The following is a list of terms used in association with Japanese Candlestick Analysis. Some terms are purely of Western origin; others are purely of Japanese origin. Many are used for description in both Western and Japanese techniques, becoming intermingled through the years. Read below to further your stock analysis education.

Bar Charts
The conventional graphic depiction of price activity. The trading range is illustrated with a vertical line representing the high to low prices during a time period. Open price is shown by a short horizontal line attached to the left side of a vertical line, the close is a horizontal line to the right side. Price is represented on the vertical scale of the chart. Time is represented on the horizontal scale

Blow-offs
A topping or bottoming action. Occurring at the end of an extended move. Prices move sharply and rapidly in the direction of the current trend on high volume.
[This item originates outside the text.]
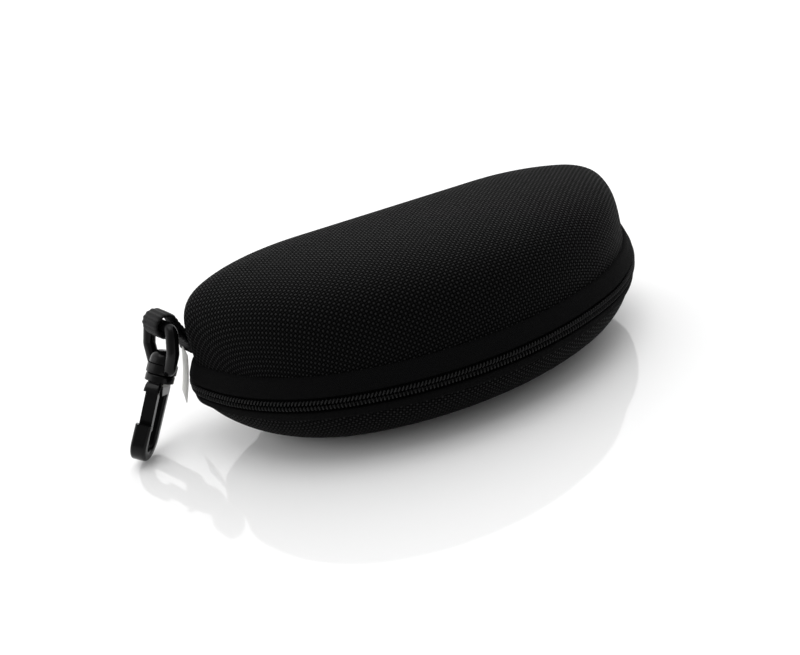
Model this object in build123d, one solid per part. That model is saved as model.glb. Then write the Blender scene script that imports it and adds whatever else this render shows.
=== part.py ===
"""Moulded zip case for eyeglasses, with a webbing loop and a swivel snap hook.

Millimetres. +Z is up, +X runs along the case, and the zip opens at the front, -Y.
The origin is in the middle of the flat patch that the case rests on. The forms are drawn about
the outline's long axis, and every piece is moved by the same amount when it is written.
"""

import os
from math import asin, atan, cos, degrees, pi, radians, sin

from build123d import *

# ---- driving dimensions -------------------------------------------------------------------
half_length = 80.0          # half the length over the zip
front_reach = 50.4          # from the long axis to the middle of the front
back_reach = 26.0           # from the long axis to the straight hinge edge
end_radius = 13.0           # plan radius at each end
end_turn = 21.3             # degrees of the end arc in front of the long axis
front_shoulder_radius = 66.0
back_shoulder_radius = 45.0
zip_height = 21.4           # the zip's middle line above the table
top_height = 52.3           # whole height of the closed case

band_height = 7.1           # upper band, from the zip line to its sewn edge
band_lean = 2.9             # how far the upper band leans in over that height
lower_band_height = 4.0     # lower band
lower_band_outer = 0.95     # inset of the lower band's bottom edge
skin_thickness = 0.7        # woven cloth
foam_thickness = 2.6        # moulded foam board
lining_thickness = 0.7      # brushed lining
lid_shell_inset = 3.6       # outside of the lid's cloth at the band's sewn edge
lid_rim_inset = 2.6         # and at its rim
base_shell_inset = 1.6      # outside of the base's cloth at its rim
rim_gap = 3.4               # each shell's rim stands this far from the zip line

lid_lean = 5.3              # the lid's crown stands this far behind its rim
base_lean = -10.5           # and the bowl's resting patch this far in front
base_cap = 0.95             # share of the bowl's depth where it turns flat
rest_y = -14.5              # middle of the resting patch, from the long axis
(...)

If the price reverses direction after this movement, a blow-off has occurred.

Breakaway gap
When prices gap away from a technically defined area, such as a congestion area or a trendline.

Breakout
The movement that pushes through a resistance level or a support level.

Confirmation
When a move or an indicator substantiates the anticipated action resulting from another indicator.

Congestion area
Trading activity where the price movement stays within an observable trading range for an extended period of time.

Consolidation
Trading in a range of the congestion area with the implication that the trend is resting and will resume the direction of the current trend.

Continuation patterns
A pattern that has been observed to indicate that the current trend will continue.

Dead cross
When short-term moving averages cross under the longer-term moving averages and a bearish signal is given.

Deliberation pattern
Also known as a stalling pattern, prices are coming to a point of a reversal.

Divergence
The disparity between indicators when a price action has made a move. One indicator confirms that the move was correct, the other shows the opposite. For example, if prices hit high and the relative strength index does not, a divergence has occurred.

Double bottoms
An easily recognized technical pattern illustrated by a W-shaped bottom where prices reverse at approximately the same lows.

Double tops
Price movement that resembles an M where the highs are approximately the same.

Downgap
Prices gap down in the next time period to levels below the total trading range of the previous time period.

Downtrend
Prices trading lower usually represented by lower lows and/or lower highs.